Profile-Enabled Datasets (GB) By Sandbox
Copy paste and execute the following code:
import pandas as pd
import matplotlib.pyplot as plt
# Load the dataset
file_path = 'cleaned_extracted_data_with_statistics.csv'
df = pd.read_csv(file_path)
# Filter for the "prod" sandbox and datasets that are profile enabled
df_filtered = df[(df['sandbox_name'] == 'prod') & (df['profile_enabled'].notnull())]
# Convert the 'total_size' column to numeric (in case there are any non-numeric entries)
df_filtered['total_size'] = pd.to_numeric(df_filtered['total_size'], errors='coerce')
# Drop any rows with missing sizes
df_filtered = df_filtered.dropna(subset=['total_size'])
# Convert the total size from bytes to gigabytes (1 GB = 1e9 bytes)
df_filtered['total_size_gb'] = df_filtered['total_size'] / 1e9
# Sort the DataFrame by total size in descending order
df_filtered = df_filtered.sort_values(by='total_size_gb', ascending=False)
# Define colors based on the dataset type (assuming 'dataset_type' column exists with values like 'record' or 'event')
colors = df_filtered['dataset_type'].map({'record': 'blue', 'event': 'green'}).fillna('gray')

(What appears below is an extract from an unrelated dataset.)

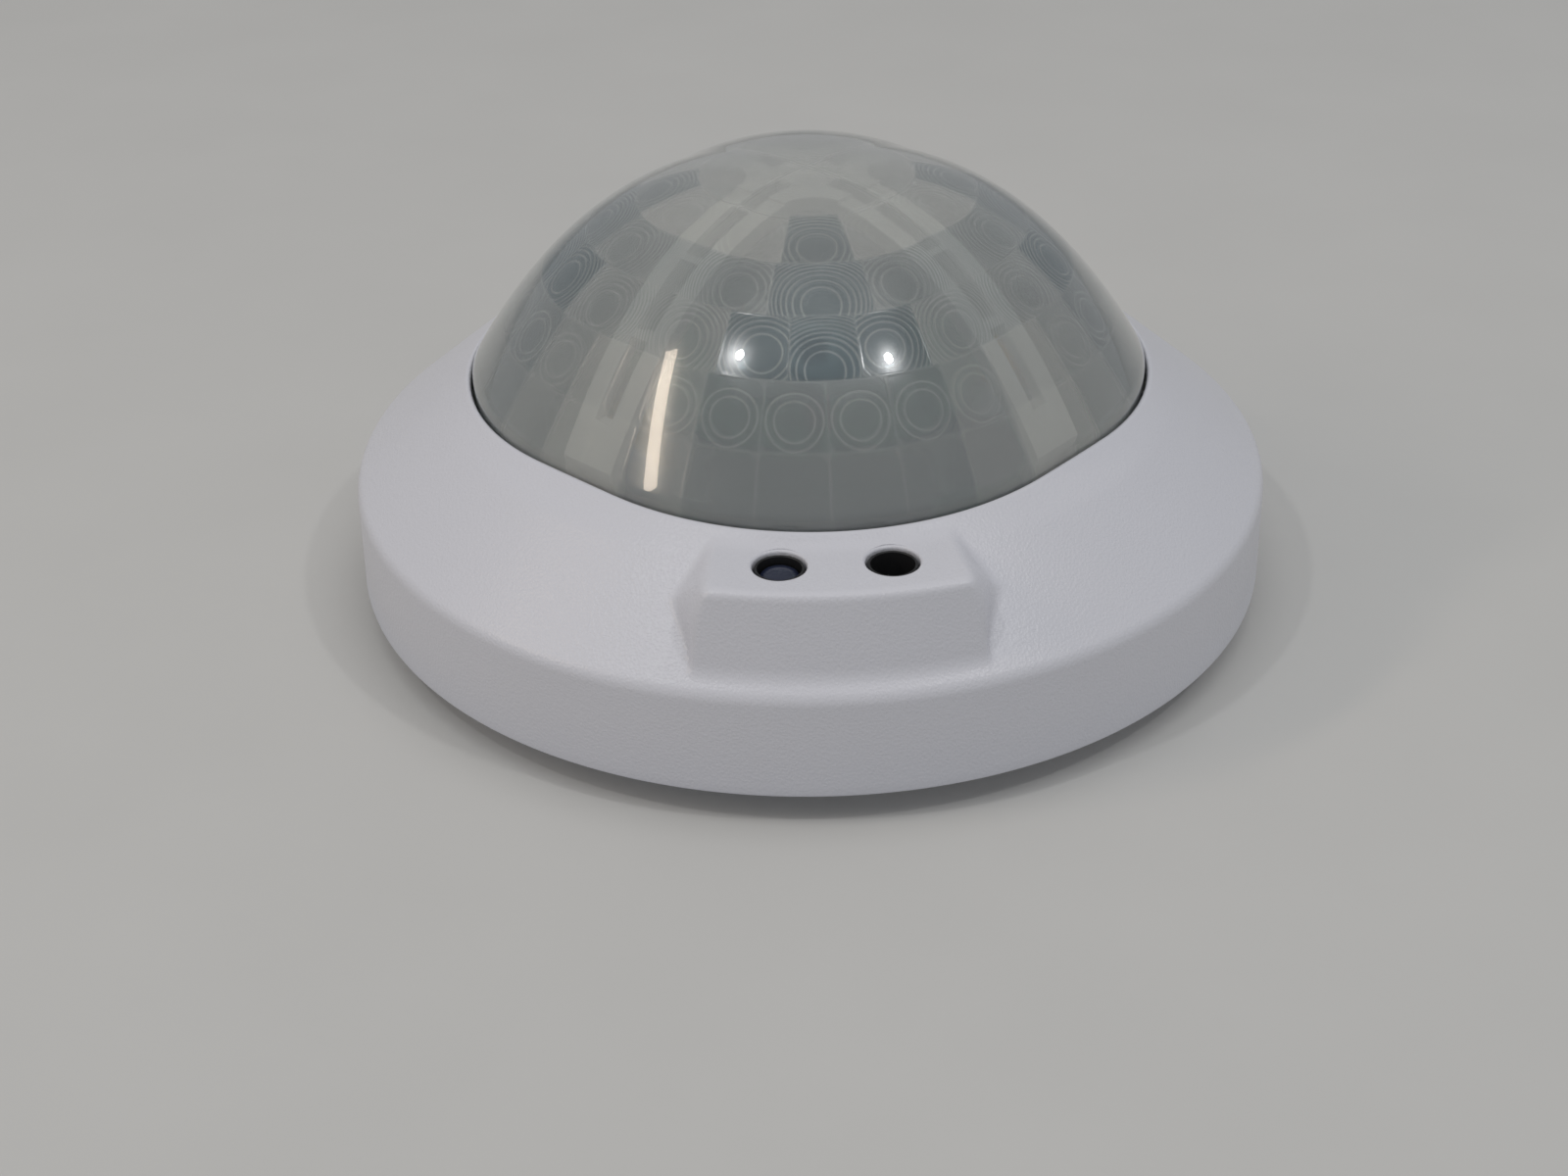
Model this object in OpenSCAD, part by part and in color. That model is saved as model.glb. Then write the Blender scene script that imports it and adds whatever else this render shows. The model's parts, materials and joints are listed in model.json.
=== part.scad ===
// Ceiling presence detector with a four-lobed lens dome, millimetres.
// Z = 0 is the ceiling face of the base plate, +Z points into the room, and the sensor pod is at -Y.

/* [Cover] */
// Outer diameter of the cover at its lower edge
cover_d = 120; // [118:1:122]
// Height of the gap between the ceiling and the cover's lower edge
ceiling_gap = 4; // [3.5:0.5:5]
// Height of the nearly straight skirt
skirt_h = 14.2; // [13.5:0.1:14.5]
// Wall thickness of the cover
cover_wall = 2.2; // [1.8:0.1:2.4]
// Radius of the edge between skirt and cone
shoulder_r = 2.2; // [1.5:0.1:2.5]
// Running gap between the cover and the lens
lens_gap = 0.35; // [0.3:0.05:0.5]

/* [Sensor pod] */
// Height of the pod's top above the cover's lower edge
pod_h = 25; // [24:0.5:25.5]
// Distance of the two holes from the middle, along the pod's centre line
pod_hole_y = 49.2; // [48.8:0.1:49.6]
// Distance between the two holes
pod_hole_pitch = 12.9; // [12:0.1:13.5]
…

# Plot the bar chart for profile-enabled datasets in the prod sandbox
plt.figure(figsize=(10, 6))
plt.barh(df_filtered['dataset_name'], df_filtered['total_size_gb'], color=colors)
# Set the title and labels
plt.title('Profile-Enabled Datasets in Prod Sandbox (Sorted by Size in GB)', fontsize=14)
plt.xlabel('Size in GB')
plt.ylabel('Dataset Name')
# Invert y-axis to have the largest dataset on top
plt.gca().invert_yaxis()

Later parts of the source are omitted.